Northgate Christian Fellowship received approval Thursday from the Historic Preservation Review Commission for modifications of its campus design.
The church, at 2201 Lake Herman Road, won’t have to put in the faux windows it had proposed after a workshop with the commission Oct. 23, when the panel urged designers to add features to break up some large exterior walls of the proposed assembly room that also will be the church’s sanctuary.
“You can take the faux windows away,” Commissioner Steve McKee said.
Nor will the church have to build real windows that might interfere with interior uses, members decided.
Instead, the commission was satisfied with enlargement of a horizontal band of color that church officials had included in the design modifications.
However, the commission remained troubled with proposed landscaping it said would look like a long line of identical trees.
Commissioner Trevor Macenski suggested the church plant several “keystone” — older and larger — trees in front for aesthetic purposes.
“The last thing we want is a wall of trees,” he said.
But the panel didn’t want church representatives to be required to appear before the commission again, if that could be avoided.
Instead, Macenski drew on a page of the campus plans where he thought those trees should go, in hopes that the church’s designers simply could get revision approval at staff level.
“If you’re comfortable, you can delegate to staff,” Principal Planner Amy Million told the commission.
She assured members that if a situation arose that made city employees uncomfortable, “staff can bring it up to you.”
Macenski suggested five keystone trees should go on the parking lot’s south side, and six more trees “or appropriate landscaping” should be planted in the parking lot’s center.
Commissioner Maggie Trumbly suggested moving some of the trees that had been drawn near the city’s water line that runs under the church’s property and putting them, instead, where Macenski wanted to see trees planted.
Senior Pastor Ken Jensen concurred with the changes, which received unanimous support from the commission.
Another request before the panel was continued until January because Vice Chairperson Jon Van Landschoot’s home is so close to the subject property that he would have had to recuse himself and reduce the number of available commissioners to less than a quorum.
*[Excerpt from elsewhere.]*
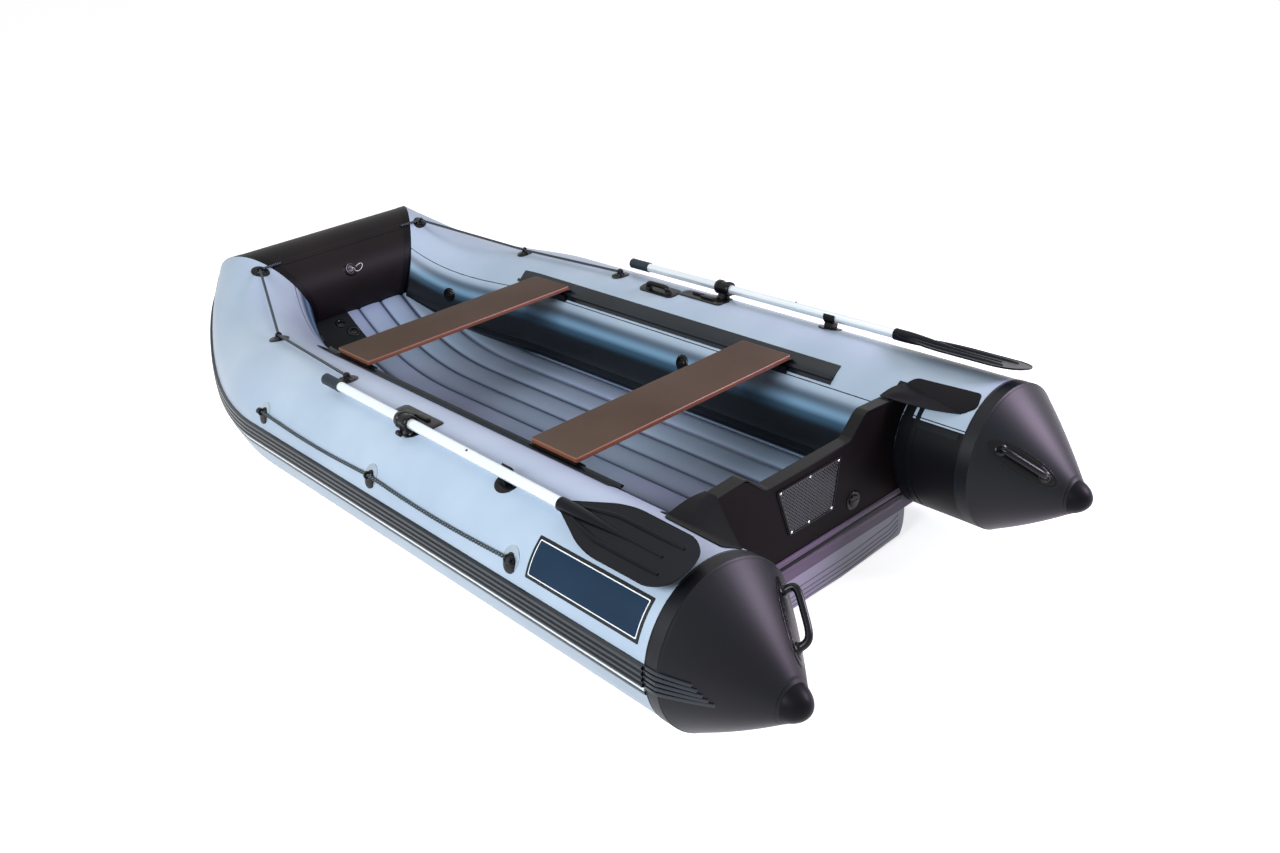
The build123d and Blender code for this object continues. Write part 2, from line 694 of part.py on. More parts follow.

Only he, Trumbly, McKee and Macenski attended Thursday’s meeting. Chairperson Luis Delgado and Commissioners Toni Haughey and Gilbert von Studnitz were absent.
Originally, the request by applicants Marianne Jamison and Janette Perasso had been on the commission’s consent calendar, which meant it could have been approved along with other matters without comment and by single vote.
Million has recommended approval for their request to replace an aluminum-clad single-pane window with vinyl-clad dual-pane windows at an apartment building at 155 West I St. The commission may schedule a special meeting next month to hear the matter.
In other business, the panel set its 2015 meeting calendar and accepted Benicia’s annual Certified Local Government Report on its historic preservation activities. That document will be sent to the California Office of Historic Preservation.